Wednesday, February 11, 2015

Illness Wars

I ran across an article the other day, maybe you saw it too?  Here's a link:, Many readers thought the writer was trying to say that those of us that have chronic illness have it so much worse than those with cancer. Maybe that wasn't the author's intent, but it was how many people took it (be sure to read the comments below the article). Here's the part that I think most people objected to:

 "I think the reason why people today love to hear about cancer stories is because they are just that. They are stories. They have a beginning, middle, and an end. While that end may not be a happy one, people are satisfied with closure. But my story doesn’t have an end. And most people don't seem to like stories without an ending."

I do not see how you can compare the two. More importantly, why should you even try? I think what the author may have been trying to do was to point out how little support those of us in the chronic illness community get. It's true that when a person is diagnosed with something like cancer, family and friends often rally around to offer support. But, this isn't always the case. There are probably many cancer patients who don't get that support. Don't get the understanding from family, friends and co-workers. Or, maybe they initially get the support, but it falls away after the initial flurry. I will say that one thing I agree with is that getting a diagnosis of something like cancer is usually, not always though, straight forward. Blood tests, scans, etc usually show what the cause of the patients symptoms are. With some chronic illnesses, many patients have had to see dozens of doctors over many years before they receive a correct diagnosis. That in itself can cause a bit of defensiveness.

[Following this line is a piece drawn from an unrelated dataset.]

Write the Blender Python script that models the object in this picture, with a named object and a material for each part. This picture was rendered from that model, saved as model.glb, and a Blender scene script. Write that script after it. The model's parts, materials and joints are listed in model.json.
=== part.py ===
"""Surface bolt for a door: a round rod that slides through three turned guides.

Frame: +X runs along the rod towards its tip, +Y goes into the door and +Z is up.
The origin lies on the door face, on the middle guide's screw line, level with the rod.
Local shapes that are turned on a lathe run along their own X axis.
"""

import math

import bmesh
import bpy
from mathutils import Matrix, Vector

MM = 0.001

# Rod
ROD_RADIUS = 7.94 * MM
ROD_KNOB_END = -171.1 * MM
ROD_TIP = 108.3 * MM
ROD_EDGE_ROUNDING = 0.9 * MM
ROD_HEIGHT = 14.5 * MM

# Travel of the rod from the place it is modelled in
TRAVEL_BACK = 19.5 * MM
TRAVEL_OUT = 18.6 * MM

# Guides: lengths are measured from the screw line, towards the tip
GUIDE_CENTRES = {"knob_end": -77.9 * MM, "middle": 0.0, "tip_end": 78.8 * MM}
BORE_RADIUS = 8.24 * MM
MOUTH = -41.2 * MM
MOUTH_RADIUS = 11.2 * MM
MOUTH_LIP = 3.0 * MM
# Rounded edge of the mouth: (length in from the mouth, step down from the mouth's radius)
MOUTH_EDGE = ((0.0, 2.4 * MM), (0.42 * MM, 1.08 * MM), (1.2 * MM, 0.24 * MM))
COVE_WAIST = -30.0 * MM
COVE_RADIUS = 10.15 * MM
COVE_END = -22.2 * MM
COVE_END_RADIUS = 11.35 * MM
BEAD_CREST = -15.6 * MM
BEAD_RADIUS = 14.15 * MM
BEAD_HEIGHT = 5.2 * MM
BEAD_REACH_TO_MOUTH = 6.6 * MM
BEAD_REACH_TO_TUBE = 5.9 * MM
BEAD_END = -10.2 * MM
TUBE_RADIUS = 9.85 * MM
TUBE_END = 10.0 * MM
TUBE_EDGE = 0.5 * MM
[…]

The conversation that needs to be had should be about what we can do to unify us. What we can do do spread awareness of all diseases. Really, how can we relate to and offer support to all of those with all illnesses. This should start at home. Parents should talk openly with their children about chronic illness in an age appropriate way. TV can be a great conversation starter in this case. Perhaps finding an age appropriate TV show or movie that deals with illness can open up communication, especially if there is no one the family knows who is chronically ill at that particular time. There's a good chance there will be in the future. When that time comes, parents can suggest or even ask what their child thinks they can do to help a neighbor, classmate or family friend dealing with a chronic illness. Then, the child can be involved in helping. They can help prepare meals, offer companionship, help with fund raisers. The possibilities are endless. Another place learning can take place is in the schools. Books, lessons, and presentations regarding chronic illness all can be a place to start that awareness. Our own communities can also help spread the word. Churches, through chronic illness ministries such as HopeKeepers, offered through, can be a place of awareness and support. Besides offering support groups, churches can have greeting card, visitation and meal ministries. Newspapers can features stories about chronic illness, TV stations can air reports; this should be done in an informative, accurate way, without belittling or objectifying the person or the illness.

We all need to come to turns with the fact that we don't know what our future holds. That is a scary thought. Most certainly, that's where some of the animosity and misinformation comes from in the "chronic illness wars." Relinquishing a little bit of control in some areas and perhaps gaining some in others, could go a long way with helping us deal with this reality.